Divide by $4^n$ so that the identity reads (again, for $n$ even)
$$ \sum_{k=0}^n \binom{2k}{k} \binom{2n-2k}{n-k} \frac{1}{4^n} (-1)^k = \frac{1}{2^n} \binom{n}{n/2}. \tag{1}$$
Claim 1: Select a permutation $\sigma$ of $[n]$ uniformly at random. For each cycle $w$ of $\sigma$, color $w$ red with probability $1/2$; otherwise, color it blue. This creates a colored permutation $\sigma_C$. Then $$\binom{2k}{k} \binom{2n-2k}{n-k} \frac{1}{4^n}$$ is the probability that exactly $k$ of the $n$ elements of a randomly-chosen permutation $\sigma$ are colored red. (See proof of Claim 1 below.)

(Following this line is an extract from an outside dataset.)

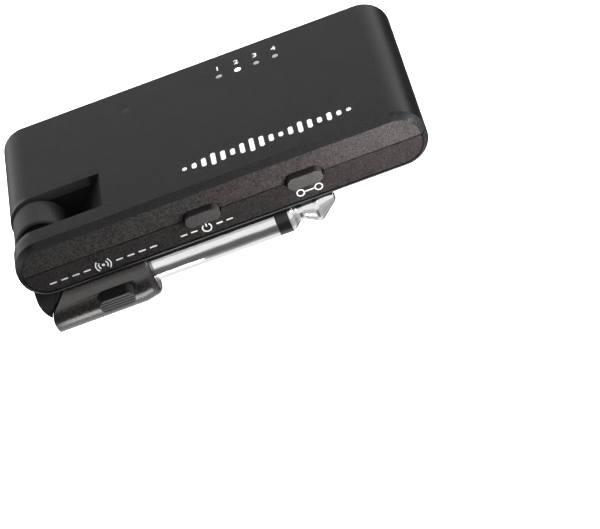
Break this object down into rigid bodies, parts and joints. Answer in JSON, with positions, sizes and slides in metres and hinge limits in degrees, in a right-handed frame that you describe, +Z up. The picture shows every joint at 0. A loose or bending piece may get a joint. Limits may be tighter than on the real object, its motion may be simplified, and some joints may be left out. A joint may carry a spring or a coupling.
{
  "type": "wireless guitar transmitter",
  "caption": "Flat rounded radio case that folds on a hinged arm carrying a 6.35 mm phone plug, with two push buttons, a row of lights and a fold lock.",
  "frame": {"origin": "on the plug's axis at its shoulder, where the sleeve leaves the housing and a jack's face stops", "axes": "+X along the plug to its tip, +Z up to the case, -Y the side with the buttons"},
  "size_m": [0.068, 0.039, 0.0218],
  "materials": {
    "black_cover": "fine satin grain",
    "bronze_chassis": "metallic bronze grey with a coarse sparkle",
    "housing_bronze": "metallic bronze grey, satin",
    "black_barrel": "satin",
    "black_core": "satin",
    "button_bronze": "satin",
    "lock_black": "satin",
    "lock_grey": "plain",
    "plug_metal": "polished",
    "plug_black": "smooth",
    "pin_steel": "turned",
    "bush_metal": "turned",
    "wire_red": "smooth",
    "pipe_clear": "frosted",
    "chip_white": "smooth",
    "blank_black": "satin",
    "board_green": "solder mask",
    "switch_black": "plain",
    "can_steel": "stamped",
    "chip_black": "plain",
    "antenna_white": "ceramic",
    "cell_foil": "foil pouch",
    "foam_grey": "foam"
  },
  "bodies": {
    "plug_arm": {"plug_sleeve": "plug_metal", "plug_insulator": "plug_black", "plug_inner_tube": "plug_black", "plug_tip": "plug_metal", "tip_lug": "bush_metal", "sleeve_lug": "bush_metal", "plug_wire": "wire_red", "plug_housing": "housing_bronze", "arm_cap": "bronze_chassis", "arm_core": "black_core", "knuckle_barrel": "black_barrel", "hinge_bush_front": "bush_metal", "hinge_bush_back": "bush_metal", "lock_spring": "pin_steel"},
    "case": {"top_cover": "black_cover", "bottom_cover": "black_cover", "upper_chassis": "bronze_chassis", "lower_chassis": "bronze_chassis", "hinge_bay": "black_core", "hinge_pin": "pin_steel", "hinge_collar": "lock_grey", "friction_washer": "pin_steel", "detent_ring": "pin_steel", "power_switch": "switch_black", "pair_switch": "switch_black", "light_pipe_1": "pipe_clear", "light_pipe_2": "pipe_clear", "light_pipe_3": "pipe_clear", "light_pipe_4": "pipe_clear", "light_chip_1": "chip_white", "light_chip_2": "chip_white", "light_chip_3": "chip_white", "light_chip_4": "chip_white", "blank_plug": "blank_black", "circuit_board": "board_green", "board_screws": "pin_steel", "charging_port": "can_steel", "port_tongue": "switch_black", "radio_shield": "can_steel", "antenna": "antenna_white", "audio_converter": "chip_black", "charge_controller": "chip_black", "processor": "chip_black", "battery": "cell_foil", "battery_pad": "foam_grey"},
    "power_key": {"power_button": "button_bronze"},
    "pair_key": {"pair_button": "button_bronze"},
    "lock_key": {"lock_button": "lock_black"},
    "lock_slide": {"lock_slider": "lock_grey"}
  },
  "joints": [
    {"name": "case_hinge", "type": "hinge", "parent": "plug_arm", "child": "case", "pos_m": [-0.01435, 0, 0.01119], "axis": [0, 1, 0], "range_deg": [-215, 0]},
    {"name": "power_press", "type": "slide", "parent": "case", "child": "power_key", "axis": [0, 1, 0], "range_m": [0, 0.0005], "stiffness_N_per_m": 900, "springref_m": -0.0005},
    {"name": "pair_press", "type": "slide", "parent": "case", "child": "pair_key", "axis": [0, 1, 0], "range_m": [0, 0.0005], "stiffness_N_per_m": 900, "springref_m": -0.0005},
    {"name": "lock_press", "type": "slide", "parent": "plug_arm", "child": "lock_key", "axis": [0, 1, 0], "range_m": [0, 0.001], "stiffness_N_per_m": 600, "springref_m": -0.0005},
    {"name": "lock_drop", "type": "slide", "parent": "plug_arm", "child": "lock_slide", "axis": [0, 0, -1], "range_m": [0, 0.0006], "deforming": ["lock_spring"]}
  ],
  "couplings": [
    {"joint": "lock_drop", "follows": "lock_press", "ratio": 0.6}
  ]
}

Claim 2: Select a permutation $\sigma$ of $[n]$ uniformly at random. Then, if $n$ is even, $$\frac{1}{2^n} \binom{n}{n/2}$$ is the probability that $\sigma$ contains only cycles of even length. (See proof of Claim 2 below.)
Combinatorial proof of $(1)$, given Claims 1 and 2: For any colored permutation $\sigma_C$, find the smallest element of $[n]$ contained in an odd-length cycle $w$ of $\sigma_C$. Let $f(\sigma_C)$ be the colored permutation for which the color of $w$ is flipped. Then $f(f(\sigma_C)) = \sigma_C$, and $\sigma_C$ and $f(\sigma_C)$ have different parities for the number of red elements but the same probability of occurring. Thus $f$ is a sign-reversing involution on the colored permutations for which $f$ is defined. The only colored permutations $\sigma_C$ for which $f$ is not defined are those that have only even-length cycles. However, any permutation with an odd number of red elements must have at least one odd-length cycle, so the only colored permutations for which $f$ is not defined have an even number of red elements. Thus the left-hand side of $(1)$ must equal the probability of choosing a colored permutation that contains only even-length cycles. The probability of selecting one of the several colored variants of a given uncolored permutation $\sigma$, though, is that of choosing an uncolored permutation uniformly at random and obtaining $\sigma$, so the left-hand side of $(1)$ must equal the probability of selecting a permutation of $[n]$ uniformly at random and obtaining one containing only cycles of even length. Therefore,
$$\sum_{k=0}^n \binom{2k}{k} \binom{2n-2k}{n-k} \frac{1}{4^n} (-1)^k = \frac{1}{2^n} \binom{n}{n/2}.$$
(Clearly, $$\sum_{k=0}^n \binom{2k}{k} \binom{2n-2k}{n-k} \frac{1}{4^n} = 1,$$
which gives another combinatorial proof of the unsigned version of $(1)$ mentioned in the question.)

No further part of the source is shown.